И вот когда посуда вымыта, белье замочено и я палкой-ленивкой начинаю протирать пол, раздается настойчивый звонок.
— Неужели возвращаются?! — вырывается у меня не то крик, не то стон: ведь, кажется, и часу не прошло, как я с таким трудом выпроводила их из дома.
Но в дверях стоит незнакомый парень.
— Мне бы хозяйку этой квартиры! — говорит он глухим баском.
— Проходите, — вздыхаю я и, отложив палку, провожу его в комнату. — Так что вы хотели?
Мы сидим друг против друга. Он — на диване. Я — на краешке стула. И смотрим друг на друга выжидательно.
— Я скажу ей самой, — сухо отвечает парень и косится на дверь.
Тут только я начинаю соображать, что мой мятый ситцевый халат да большие мужнины шлепанцы не внушают ему доверия.
— Вы что же, не верите, что я хозяйка? — спрашиваю я, сдерживая смех.
Забавно смотреть, как меняется его лицо. Только что было таким собранным и даже надменным. А теперь — полная растерянность.
— Вы!.. — изумляется он и вскакивает с дивана.
Теперь он возвышается надо мной, верзила двухметрового роста. У меня перед глазами его руки, большие, тяжелые, от смущения он не знает, куда девать их.
— Ну, ну, — подбадриваю я, — да садитесь же. У вас ко мне дело?
— Я только что узнал, что в вашем журнале печатается статья обо мне, — наконец приходит в себя парень. — Так вот, я не хочу, чтобы обо мне писали.
— Значит, заслужили, — уже официальным тоном говорю я, делая ударение на слове «заслужили», а про себя думаю: «Наверное, злостный неплательщик алиментов. Ишь какой вымахал…»
Нужно заметить, что наш журнал «Женщина Дагестана» писал о мужчинах чаще всего в тех случаях, когда нужно было заступиться за женщину.
Хотя я и не высказала своей мысли вслух, парень понял меня сразу.
— Совсем не то, — сказал он, покраснев. — Совсем наоборот.
— Постойте, постойте, — вдруг соображаю я. — Вы случайно не Мухтар?
— Он самый, — смутился парень.
— Тогда я ничего не понимаю. Одна молодая пара пришла в редакцию и очень просила, чтобы мы написали о вас. Ведь вы, кажется, спасли эту женщину. Они так вам благодарны! А теперь являетесь вы и возражаете…
Парень нервно вытащил из кармана пачку папирос и вопросительно взглянул на меня.

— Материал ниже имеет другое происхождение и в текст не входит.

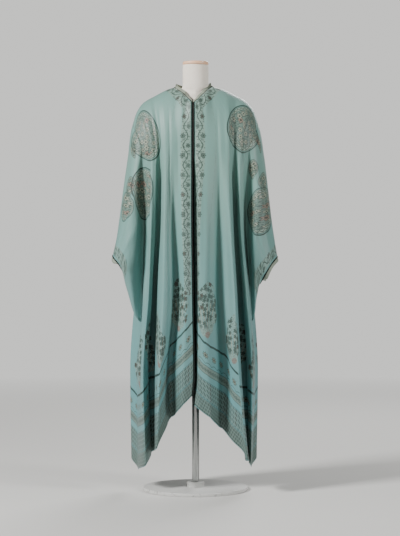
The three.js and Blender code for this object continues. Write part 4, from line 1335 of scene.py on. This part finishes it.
field_inputs = {"Vector": 0, "Pitch": 0.012, "Size": 0.005, "Petals": 6, "Scatter": 0.6}
field, net, given, finish_with = pattern("flower field", field_inputs, ("Ink", "Fill", "Pick"))
places = {"Vector": given["Vector"], "Scale": net.div(1.0, given["Pitch"]), "Randomness": given["Scatter"]}
cells = net.node("ShaderNodeTexVoronoi", places, voronoi_dimensions="2D", feature="F1")
middles = {0: given["Vector"], 1: cells.outputs["Position"]}
local = net.node("ShaderNodeVectorMath", middles, operation="SUBTRACT")
x, y = net.xy(local.outputs["Vector"])
pick, _ = net.xy(cells.outputs["Color"])
bloom = one_flower(net, x, y, net.mul(given["Size"], net.fit(pick, 0.4, 0.75)), given["Petals"])
finish_with(Ink=bloom["Ink"], Fill=bloom["Fill"], Pick=pick)


def flowers(net, vector, pitch, size, petals, scatter):
    sizes = {"Vector": vector, "Pitch": pitch, "Size": size, "Petals": petals, "Scatter": scatter}
    return net.use(field, sizes)


def leaves_over(net, vector, pitch, size):
    """Small two-lobed leaves, quite unordered."""
    return flowers(net, vector, pitch, size, 2.0, 1.0)["Fill"]


print("groups:", [group.name for group in bpy.data.node_groups])

# %% [markdown]
# ## Medallions
# A large rounded medallion with a double outline and a scalloped ring, filled with small flowers, is a
# common ornament on printed robes. The radius is taken in units of the outline, so that each ring is a
# band of that one number, level: 1 at the edge and 0 in the middle. Tip draws the lower end out to a
# point, and Lean and Slope turn the two axes, because cloth that falls away over a shoulder turns its
# pattern with it.

# %% Medallion
TIP_TURN = 0.4           # how far round from the lower end its tip reaches, in radians
SCALLOPS = 26
OUTLINE, SECOND, THIRD = (0.97, 0.026), (0.91, 0.01), (0.775, 0.01)    # a ring's middle, half width
LACE, LACE_RISE = (0.8, 0.015), 0.065    # the scalloped ring, and how far its scallops rise
PALE_RING = (0.78, 0.9)  # between these two levels the ground is pale
INNER = 0.765            # and inside this one the flowers are
RING_SOFT = 0.01
PRINT = ("Ink", "Fill", "Blush")         # the masks that every motif gives
MEDALLION_COLUMNS = ("Centre X", "Centre Y", "Half Width", "Half Height", "Tip", "Lean", "Slope")
medallion_inputs = {"Vector": 0, **dict(zip(MEDALLION_COLUMNS, (0, 0, 0.05, 0.08, 0.1, 0, 0)))}
medallion, net, given, finish_with = pattern("medallion", medallion_inputs, PRINT)
across, height = net.xy(given["Vector"])
aside = net.sub(across, given["Centre X"])
below = net.sub(given["Centre Y"], height)
x = net.div(net.sub(aside, net.mul(given["Lean"], below)), given["Half Width"])
y = net.div(net.fit(given["Slope"], aside, below), given["Half Height"])
angle = net.math("ARCTAN2", x, y)
from_tip = net.div(angle, TIP_TURN)
sharp = net.math("EXPONENT", net.mul(from_tip, from_tip, -1.0))
level = net.div(net.radius(x, y), net.fit(given["Tip"], sharp, 1.0))
lines = [net.near(level, *line, RING_SOFT) for line in (OUTLINE, SECOND, THIRD)]
scallop = net.add(LACE[0], net.mul(net.humps(angle, SCALLOPS / 2), LACE_RISE))
lines.append(net.near(level, scallop, LACE[1], RING_SOFT))
inner = net.under(level, INNER, RING_SOFT)
blooms = flowers(net, given["Vector"], 0.025, 0.0118, 6.0, 0.6)
leaves = leaves_over(net, given["Vector"], 0.0085, 0.0036)
between = net.sub(1.0, blooms["Fill"])
ground = net.union(net.mul(between, leaves, 0.8), net.mul(between, 0.42))
pale_ring = net.mul(net.between(level, *PALE_RING, RING_SOFT), 0.6)
finish_with(
    Ink=net.union(*lines, net.mul(inner, net.union(blooms["Ink"], ground))),
    Fill=net.union(pale_ring, net.mul(inner, net.fit(blooms["Fill"], 0.65, 0.35))),
    Blush=net.mul(inner, blooms["Fill"], net.under(0.84, blooms["Pick"], 0.02)),
)
print("medallion nodes", len(medallion.nodes))

# %% [markdown]
# ## The border vine
# A vine runs beside the front edges, round the neck and above the cuffs: an even sine stem with a
# flower in each of its bends, turn about, and small leaves between them. A number drawn from the sine
# of the bend picks the few red flowers.

# %% Border vine
vine_inputs = {"Vector": 0, "Centre": 0.021, "Period": 0.07, "Swing": 0.0085, "Reach": 0.017, "End": 0.69}
vine, net, given, finish_with = pattern("border vine", vine_inputs, PRINT)
across, along = net.xy(given["Vector"])
turn = net.sine(net.div(along, given["Period"]), 2 * math.pi)
stem = net.near(across, net.fit(turn, given["Swing"], given["Centre"]), 0.0015)
half = net.mul(given["Period"], 0.5)
bend = net.math("FLOOR", net.div(along, half))
bend_y = net.cell(along, half)
outer = net.math("FLOORED_MODULO", bend, 2.0)
bend_x = net.sub(across, given["Centre"], net.fit(outer, 0.021, -0.01))
size = net.fit(outer, 0.0014, 0.0078)
bloom = one_flower(net, bend_x, bend_y, size, 7.0)
leaves = leaves_over(net, net.join(across, along), 0.0095, 0.0036)
room = net.near(across, given["Centre"], given["Reach"])
leaf_ink = net.mul(leaves, net.sub(1.0, bloom["Fill"]), 0.62)
chance = net.math("FRACT", net.mul(net.sine(bend, 12.9898), 43.7585))
bloom_ink = net.union(bloom["Ink"], net.mul(bloom["Fill"], 0.62))
runs = net.under(along, given["End"])
finish_with(
    Ink=net.mul(runs, net.union(net.mul(room, net.union(stem, leaf_ink)), bloom_ink)),
    Fill=net.mul(runs, room, 0.35),
    Blush=net.mul(runs, bloom["Fill"], net.under(0.82, chance, 0.01), 0.8),
)
print("vine nodes", len(vine.nodes))

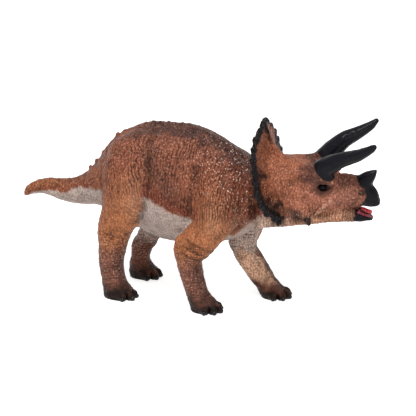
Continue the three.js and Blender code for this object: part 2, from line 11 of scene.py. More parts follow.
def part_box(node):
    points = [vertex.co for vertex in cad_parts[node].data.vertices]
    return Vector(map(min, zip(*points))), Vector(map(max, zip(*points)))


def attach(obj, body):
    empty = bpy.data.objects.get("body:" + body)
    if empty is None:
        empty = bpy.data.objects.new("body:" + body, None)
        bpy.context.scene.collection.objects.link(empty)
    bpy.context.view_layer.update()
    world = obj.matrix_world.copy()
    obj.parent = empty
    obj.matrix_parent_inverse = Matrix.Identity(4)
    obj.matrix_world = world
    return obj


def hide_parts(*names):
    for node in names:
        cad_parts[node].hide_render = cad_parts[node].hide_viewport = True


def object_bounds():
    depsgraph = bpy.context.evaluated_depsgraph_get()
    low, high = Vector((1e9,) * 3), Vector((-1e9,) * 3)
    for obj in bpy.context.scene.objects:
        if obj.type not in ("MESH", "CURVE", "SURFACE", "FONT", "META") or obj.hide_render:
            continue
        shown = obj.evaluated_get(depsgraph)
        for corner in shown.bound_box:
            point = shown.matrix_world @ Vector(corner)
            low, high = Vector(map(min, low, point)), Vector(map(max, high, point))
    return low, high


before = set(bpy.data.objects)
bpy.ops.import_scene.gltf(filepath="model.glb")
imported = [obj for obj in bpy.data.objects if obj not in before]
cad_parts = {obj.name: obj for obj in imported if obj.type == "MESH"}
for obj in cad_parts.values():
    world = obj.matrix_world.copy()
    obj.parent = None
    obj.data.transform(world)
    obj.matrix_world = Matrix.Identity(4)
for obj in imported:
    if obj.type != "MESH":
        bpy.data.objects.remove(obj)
cad_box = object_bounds()

# Trunk: two hollow half shells of PVC vinyl, moulded from one clay form and glued along the back
# and belly. Places are in millimetres from the rump's seat: x to the neck, y to the figure's left
# from the mid-plane, z up from the ground.
MM = 0.001
tail_low, tail_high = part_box("tail")
rump_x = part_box("torso_left_shell")[0].x
mid_y = (tail_low.y + tail_high.y) / 2
figure_zero = np.array([rump_x, mid_y, 0.0]) / MM

# One grid of distances to the surface, negative inside, stands for the sculptor's clay. Its step
# is fine enough for studs of 1 mm, and every later part of the body is worked into it.
grid_step = 0.45
grid_margin = 4.0
grid_low = np.array(cad_box[0]) / MM - figure_zero - grid_margin
grid_high = np.array(cad_box[1]) / MM - figure_zero + grid_margin
grid_count = np.ceil((grid_high - grid_low) / grid_step).astype(int)
grid_x, grid_y, grid_z = (
    (grid_low[axis] + grid_step * np.arange(grid_count[axis], dtype=np.float32)).astype(np.float32)
    for axis in range(3)
)
grid_x = grid_x[:, None, None]
grid_y = grid_y[None, :, None]
grid_z = grid_z[None, None, :]
far_off = 12.0
clay = np.full(grid_count, far_off, np.float32)


def cells_in(low, high):
    """The grid cells inside a box, as slices."""
    first = np.floor((np.asarray(low) - grid_low) / grid_step).astype(int)
    last = np.ceil((np.asarray(high) - grid_low) / grid_step).astype(int) + 1
    first = np.clip(first, 0, grid_count)
    last = np.clip(last, 0, grid_count)
    return tuple(slice(a, b) for a, b in zip(first, last))


def places_of(cells):
    return grid_x[cells[0]], grid_y[:, cells[1]], grid_z[:, :, cells[2]]


def melt(first, second, blend):
    """Union of two distances with a fillet about as wide as blend."""
    overlap = np.clip(blend - np.abs(first - second), 0, None)
    return np.minimum(first, second) - overlap * overlap / (4 * blend)


def work(form, low, high, blend, remove=False):
    """Adds a form to the clay inside a box, or carves it away."""
    cells = cells_in(low, high)
    distance = form(*places_of(cells))
    if remove:
        clay[cells] = -melt(-clay[cells], distance, blend)
    else:
        clay[cells] = melt(clay[cells], distance, blend)


def lump(centre, half_sizes, blend=2.0, turn=None, remove=False):
    """Egg-shaped muscle or pad, or a hollow when it is removed."""
    axes = np.eye(3) if turn is None else np.array(turn)
    reach = max(half_sizes) + blend + 1.0

    def form(x, y, z):
        offset = [x - centre[0], y - centre[1], z - centre[2]]
        across = [sum(axes[k][i] * offset[k] for k in range(3)) for i in range(3)]
        near = np.sqrt(sum((a / h) ** 2 for a, h in zip(across, half_sizes))) + 1e-6
        steep = np.sqrt(sum((a / h ** 2) ** 2 for a, h in zip(across, half_sizes))) + 1e-6
        return near * (near - 1.0) / steep

    work(form, np.array(centre) - reach, np.array(centre) + reach, blend, remove)


def smooth_line(points, between=6):
    """More rows between the given ones, on a smooth curve through each column."""
    rows = np.array(points, float)
    padded = np.vstack([2 * rows[0] - rows[1], rows, 2 * rows[-1] - rows[-2]])
    smooth = []
    for index in range(len(rows) - 1):
        before, start, end, after = padded[index:index + 4]
        bend = 2 * before - 5 * start + 4 * end - after
        twist = 3 * start - before - 3 * end + after
        for share in np.arange(between) / between:
            row = 2 * start + (end - before) * share + bend * share ** 2 + twist * share ** 3
            smooth.append(0.5 * row)
    smooth.append(rows[-1])
    return np.array(smooth)


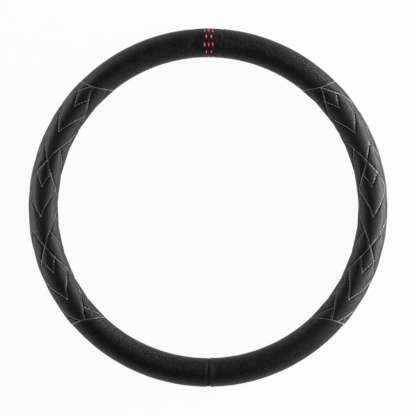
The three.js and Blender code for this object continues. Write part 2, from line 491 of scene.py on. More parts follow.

— Курите, курите, — кивнула я, видя, как он взволнован. — Так почему вы против?
— А потому… — сказал парень, не поднимая глаз. — Не за что меня благодарить. Каждый на моем месте поступил бы так же. Наоборот, я должен быть благодарен… в общем, тот случай перевернул всю мою жизнь… если бы не он, если бы не та метельная ночь…
ВОСЬМОЙ ПОНЕДЕЛЬНИК
Говорят, у человека часто бывают предчувствия: какой-то «внутренний голос», который от чего-то предостерегает или, наоборот, толкает на какой-то поступок.
У Мухтара же, когда он собирался в этот рейс, не было никакого предчувствия: ни хорошего, ни дурного. И никакой внутренний голос не нашептывал ему ни настораживающих, ни обнадеживающих слов. Все было как обычно.